The historian's verdict runs: Since Qin and Han times the lands east of the mountains have yielded chief ministers, and the lands west of the mountains have yielded generals. Under Qin, General Bai Qi came from Mei; Wang Jian came from Pinyang. Since the rise of Han, Wang Wei of Yuzhi and Gan Yanshou, Gongsun He and Fu Jiezi of Yiqu, Li Guang and Li Cai of Chengji, Su Jian and Su Wu of Duling, Shanggu Jie and Zhao Chongguo of Shanggui, Lian Bao of Xiangwu, and Xin Wuxian with Xin Qingji of Didao have all won fame by courage and arms.
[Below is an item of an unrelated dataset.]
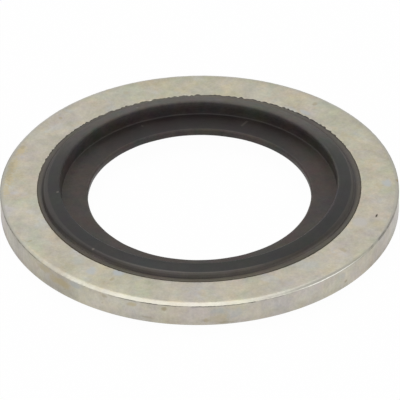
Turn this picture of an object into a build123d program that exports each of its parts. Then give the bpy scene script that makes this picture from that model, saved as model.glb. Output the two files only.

The Su and Xin families in two generations showed conspicuous loyalty; they are the ones worth naming here, while the rest are beyond counting. Why is this so? West of the mountains, in Tianshui, Longxi, Anding, and Beidi, the ground presses close on the Qiang and the Hu, so the people train for war from childhood and honor horsemanship, courage, and the bow. Hence the old Qin song: The king calls out the host; we mend our mail and blades; with you I march together. That temper is ancient; even today their ballads ring with martial fire, and the old spirit lingers on.